Many human impacts have their largest direct effects either at the top or at the bottom of a food web through, e.g., harvesting and nutrient fertilization. To predict their ecosystem-wide consequences, we must understand how these effects propagate. We suggest that many communities can be approximated by simplified webs consisting of two major, alternative energy pathways (= food chains) originating from distinct types of primary producers (differing in, e.g., microhabitat or in defendedness against herbivores). We asked how structural properties of such food webs (i.e. lengths of the two constituent chains and presence/absence of a generalist apex predator connecting the chains) affect their responses (trophic level biomass; energy flow along each chain) to fertilization and harvesting of top consumers.
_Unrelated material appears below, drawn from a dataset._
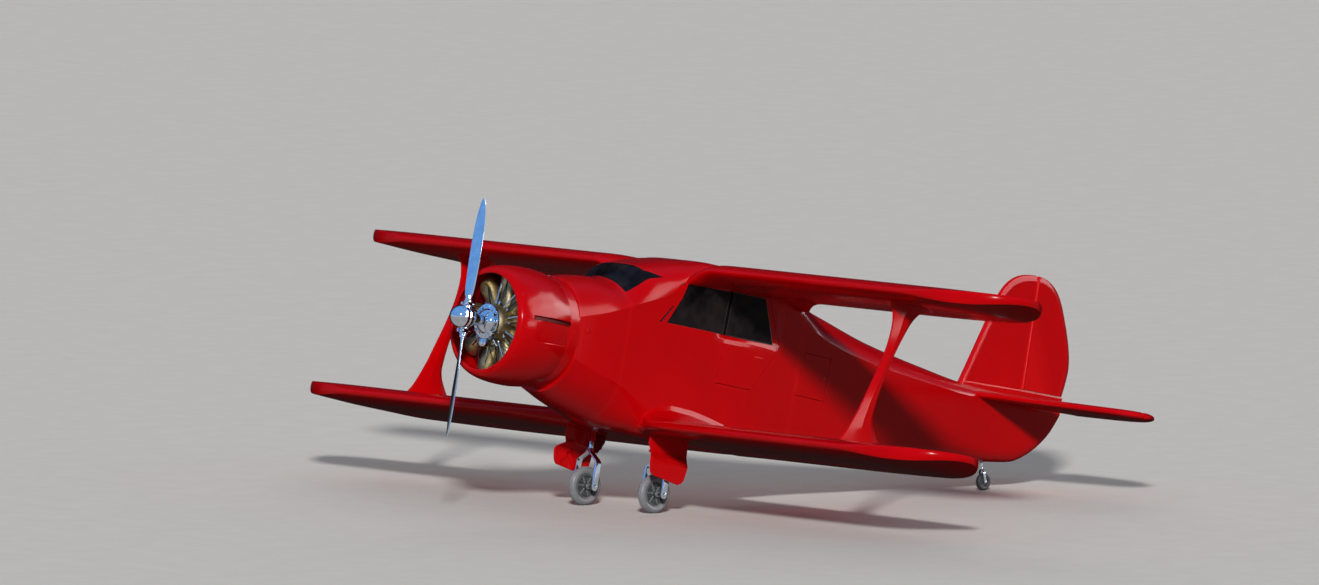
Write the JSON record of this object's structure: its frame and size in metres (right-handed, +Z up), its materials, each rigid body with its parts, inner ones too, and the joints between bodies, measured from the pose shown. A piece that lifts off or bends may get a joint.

We answered these questions by analyzing how the equilibrium solutions of webs with different topologies respond to changes in (i) the total amount of nutrient in the system and (ii) the mortality rate of top consumers.

Results/Conclusions

Analyses of model food webs with linear interaction coefficients reveal that effects of fertilization and top consumer harvesting are entirely determined by only two topological properties: (i) whether the two constituent chains have separate top consumers or a generalist apex predator; (ii) whether one or both chains are of odd or of even length. While the responses of odd-length chains to fertilization and top consumer harvesting depend on the length of the other chain, fertilization always increases, and enhanced top consumer harvesting always decreases, energy flow along even-length chains. Presence of a generalist apex predator creates apparent competition between chains that may drive members of odd-length chains extinct with fertilization. With separate top consumers in each chain, increasing the harvesting of the top consumer of an odd chain always decreases the density of the other top consumer. Both fertilization and harvesting can thus have negative effects on non-targeted populations that often deviate from the predictions of classical food chain theory. Our modelling framework provides new theoretical insights into how bottom-up and top-down forces propagate through whole ecosystems and may serve as a useful alternative benchmark to food chain theory.